Q: About two weeks ago I met a great guy who "fits" me. Tall, dark and very handsome, makes me laugh, good job, cool apartment right in my neighborhood, etc. He's a total package ... except that earlier this week he told me he has -- bum-bum-bum -- genital herpes. He said he wanted to get it out in the open before we got closer, which I appreciate, but I'm not sure how I feel about this. I've seen the Valtrex commercials but I'd rather not risk having to take a pill the rest of my life. Also, we have done plenty of making out on his couch. Am I at risk for getting infected from kissing? If we have sex, how can I protect myself? I haven't really asked him any questions as far as outbreaks or how he got it.

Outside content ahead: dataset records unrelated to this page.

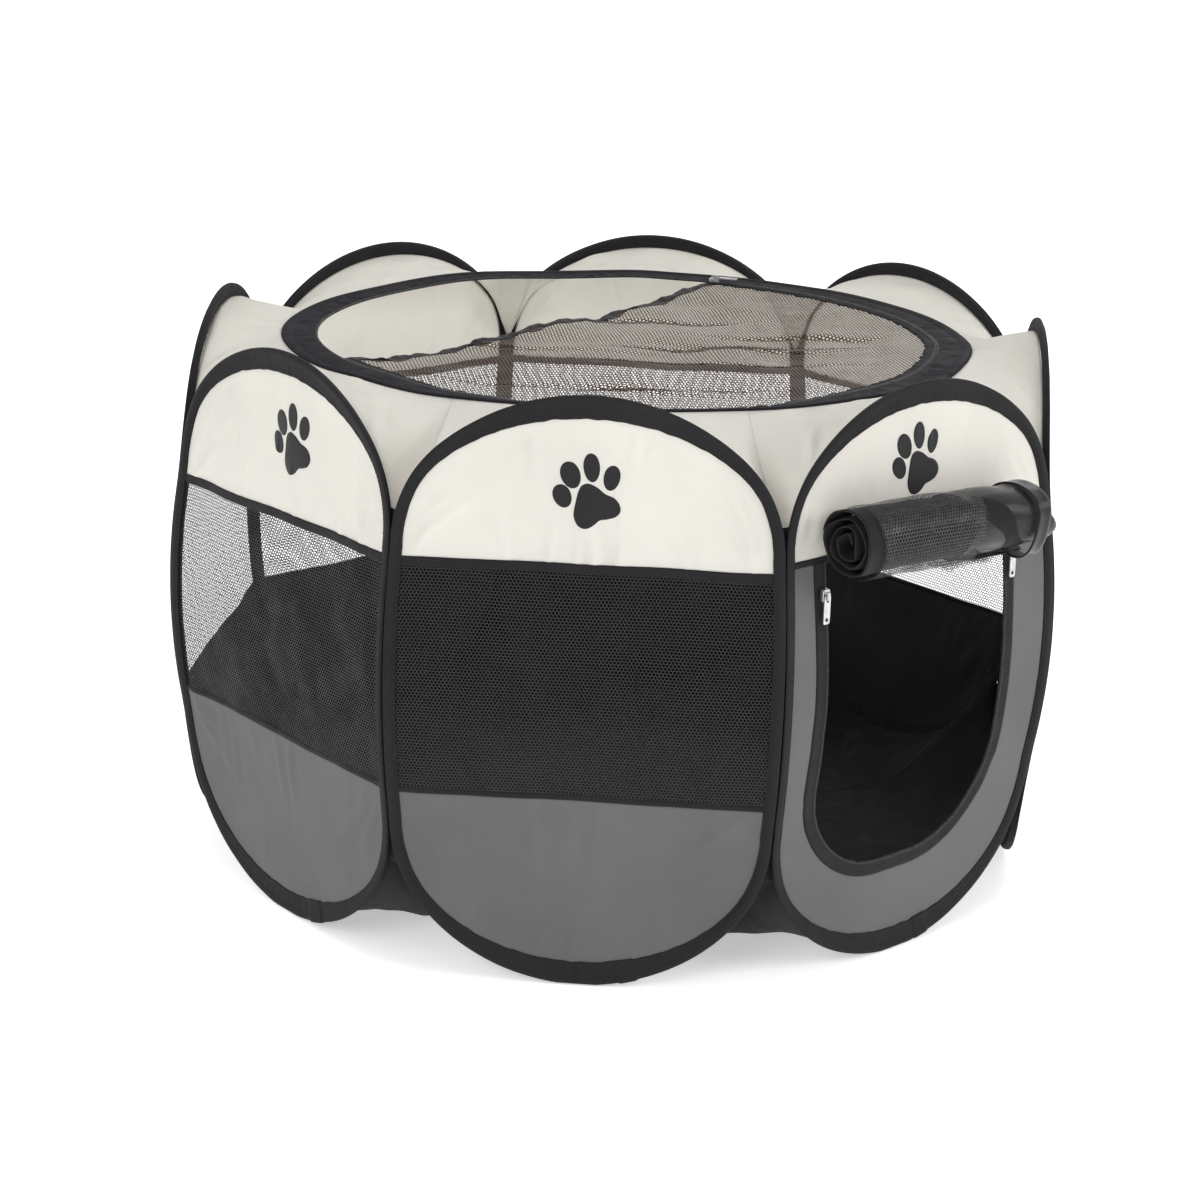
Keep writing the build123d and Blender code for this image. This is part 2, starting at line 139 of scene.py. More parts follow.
def rim_dist(u, z):
    a = np.abs(u)
    side = SR - np.hypot(a - SX, z - SZ)
    lc, lb = R_LC - np.hypot(a - CX_L, z - LOW_Z), R_LB - np.hypot(a, z - Z_LB)
    hc, hb = R_HC - np.hypot(a - CX_H, z - HIGH_Z), R_HB - np.hypot(a, z - Z_HB)
    low = np.where(z - Z_LB > math.tan(ANG_L) * a, lc, lb)
    high = np.where(z - Z_HB < math.tan(ANG_H) * a, hc, hb)
    return np.where(z < LOW_Z, low, np.where(z <= HIGH_Z, side, high))


def arc(cx, cz, r, a0, a1, n):
    t = np.linspace(a0, a1, n, endpoint=False)
    return np.stack([cx + r * np.cos(t), cz + r * np.sin(t)], -1)


def rim(count):
    """Points round the hoop's rim, evenly spaced from its lowest point, with inward normals."""
    s0 = math.atan2(LOW_Z - SZ, 179.353 - SX)
    s1 = math.atan2(HIGH_Z - SZ, 179.353 - SX)
    half = np.concatenate([
        arc(0, Z_LB, R_LB, -math.pi / 2, ANG_L, 900),
        arc(CX_L, LOW_Z, R_LC, ANG_L, 0, 600),
        arc(SX, SZ, SR, s0, s1, 1200),
        arc(CX_H, HIGH_Z, R_HC, 0, ANG_H, 600),
        arc(0, Z_HB, R_HB, ANG_H, math.pi / 2, 900),
        [[0.0, 584.0]],
    ])
    other = half[-2:0:-1] * [-1, 1]
    p = np.concatenate([half, other, half[:1]])
    s = np.concatenate([[0], np.cumsum(np.hypot(*np.diff(p, axis=0).T))])
    q = np.linspace(0, s[-1], count, endpoint=False)
    pts = np.stack([np.interp(q, s, p[:, 0]), np.interp(q, s, p[:, 1])], -1)
    t = np.roll(pts, -1, 0) - np.roll(pts, 1, 0)
    t /= np.linalg.norm(t, axis=1)[:, None]
    for _ in range(3):
        t = (np.roll(t, 1, 0) + t + np.roll(t, -1, 0)) / 3
    t /= np.linalg.norm(t, axis=1)[:, None]
    return pts, np.stack([-t[:, 1], t[:, 0]], -1), t, q, s[-1]


def world(k, u, n, z):
    a = math.radians(45 * (k - 3))
    c, s = math.cos(a), math.sin(a)
    u, n, z = np.broadcast_arrays(np.asarray(u, float), np.asarray(n, float), np.asarray(z, float))
    return np.stack([u * c + n * s, u * s - n * c, z], -1) * 0.001


def step(x):
    x = np.clip(x, 0, 1)
    return x * x * (3 - 2 * x)


def taper(z, top=1.0):
    """How far the binding widens: 0 where two hoops meet, 1 below them and top over the arch."""
    z = np.asarray(z, float)
    return np.clip((z - 495) / 89, 0, 1) ** 1.5 * top + np.clip((105 - z) / 105, 0, 1) ** 1.8


def leg_width(u, z):
    """Width of the binding beside a point of the panel."""
    d = rim_dist(u, z)
    return 8.8 + 15.2 * taper(np.where(z > 300, z + 0.9 * d, z - 0.9 * d), 0.9)


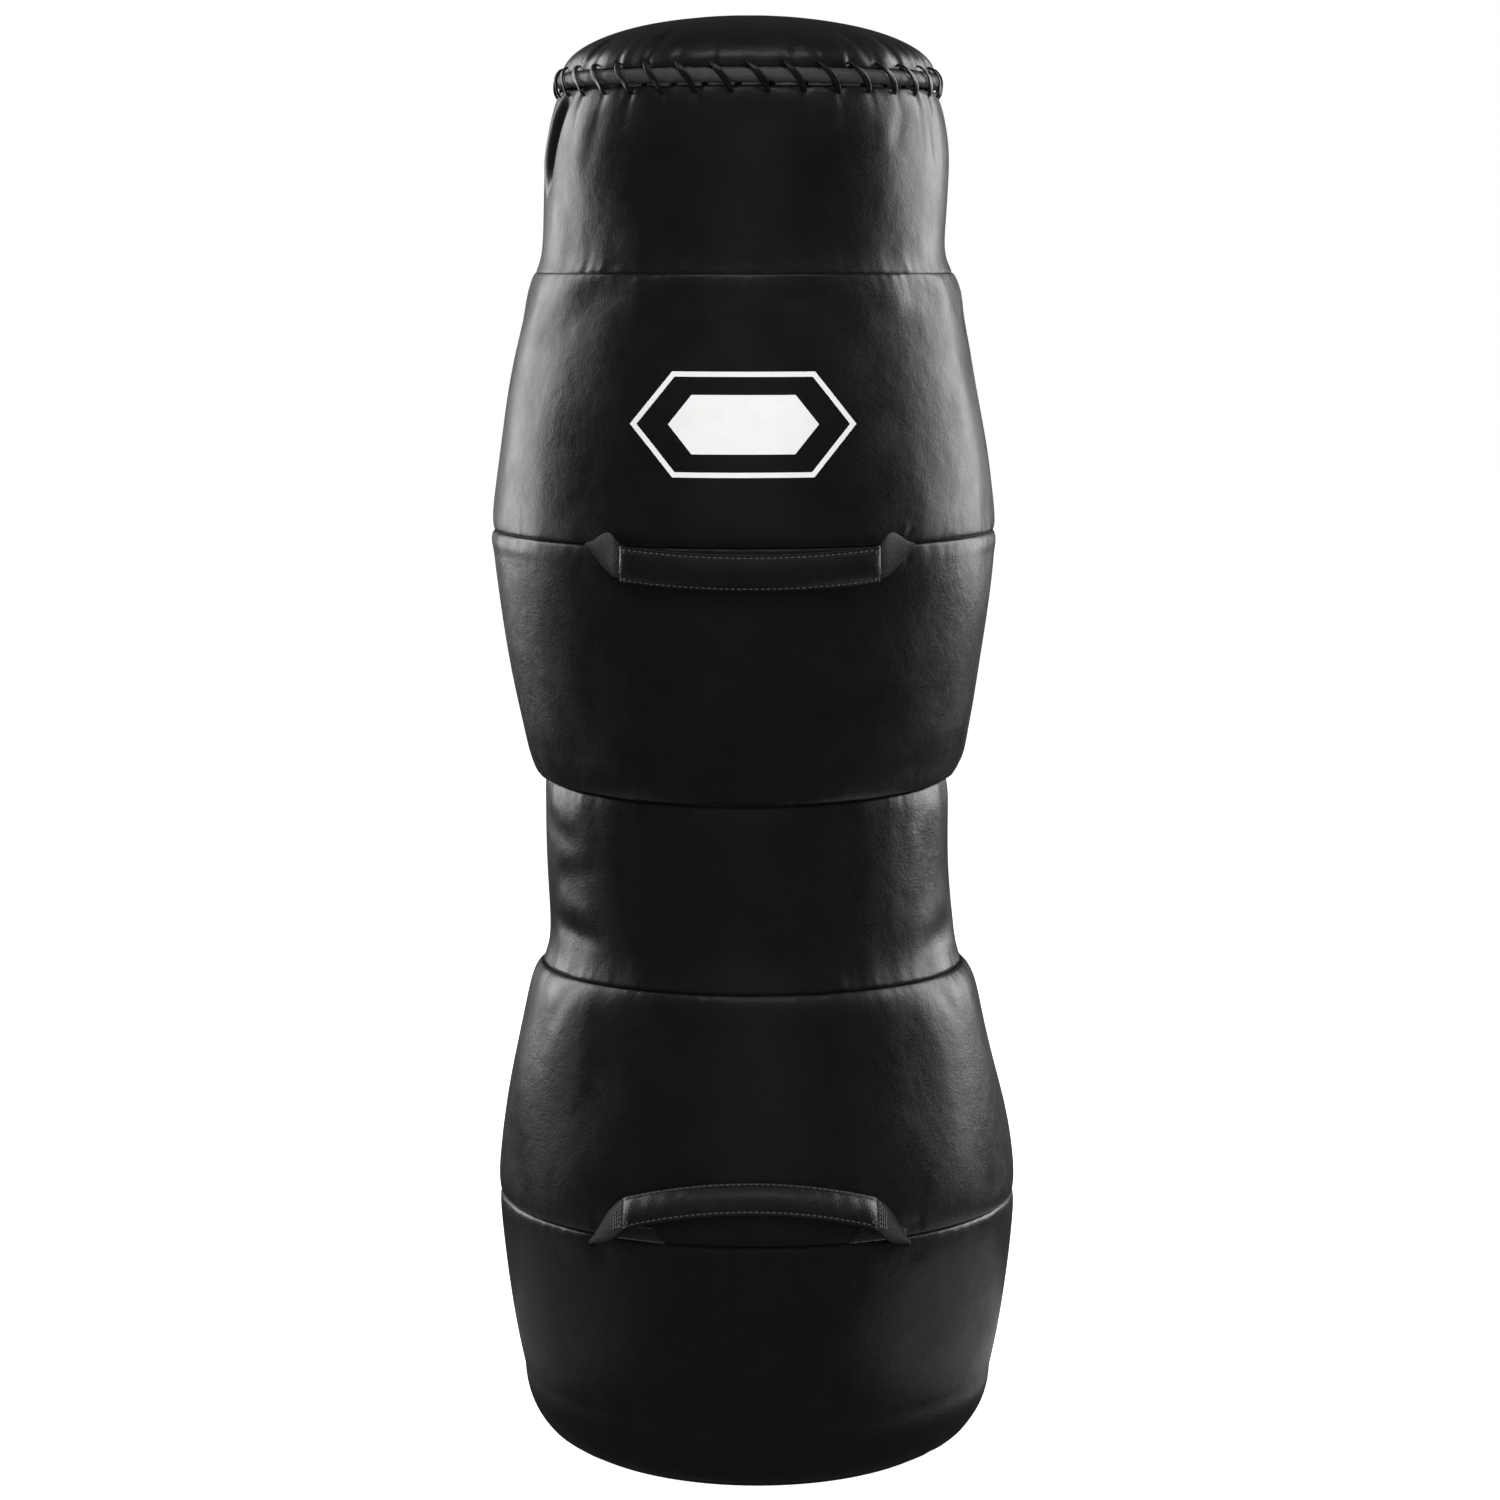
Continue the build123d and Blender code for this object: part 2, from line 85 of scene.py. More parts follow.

A: First the bad news: You are at risk of contracting genital herpes during sexual contact, no matter how well you protect yourself. (Well, unless you're really into latex and manage to completely cover every inch of yourself in a rubber suit, but that seems a little bold for your first time with a new partner.) Herpes is contracted via skin-to-skin contact, and newer research shows that shedding of the virus occurs constantly, not just during outbreaks. Actually, the most contagious periods are the week before and the week after an outbreak. Since there's no way to know when an outbreak will happen, there's no way to know when you're at the highest risk of infection.
It's important to note that there are two types of herpes: Herpes simplex 1 (HSV-1) is the type that thrives in the oral area; herpes simplex 2 (HSV-2) thrives in the genital area. It is possible to transmit HSV-1 to the genitals and HSV-2 to the mouth, however. You can't catch his genital herpes just from kissing him on the mouth, but you can contract type-2 herpes on your mouth from giving your man a blow job, although it's rare. Scientists are working on improving testing methods for HSV-2 (which can be inconclusive), since recent findings have linked it to the spread of HIV.
Which brings me to the good news: People with herpes usually don't know they have it, yay! Wait, what? According to the Centers for Disease Control, while 50 to 80 percent of U.S. adults have HSV-1 and around 16 percent have HSV-2, the majority of these cases are asymptomatic. As in, they never have a single outbreak. The fact that there is no cure for herpes is no cause to clamp your vagina shut for the rest of your life -- just be responsible and practice safe sex. Condom use is shown to reduce transmission by up to 50 percent. Antiviral treatment (such as Valtrex and its cheaper, generic equivalent) can also reduce transmission by 50 percent and keep outbreaks at bay. Now, 50 plus 50 doesn't equal 100 in this case, but combining the two measures significantly decreases your risk of infection.
Herpes rarely causes health problems beyond temporary skin lesions. In fact, society didn't much distinguish between the two types until pharmaceutical company Burroughs Wellcome launched a marketing campaign in the 1970s that stigmatized HSV-2, effectively making those carrying it feel like depraved lepers. The No. 1 symptom of genital herpes is depression, followed by anxiety over having to share the information with others.
Your gentleman friend was courageous enough to share with you now, so that you can make a decision about the future of the relationship. Hopefully you feel a little better informed to do that.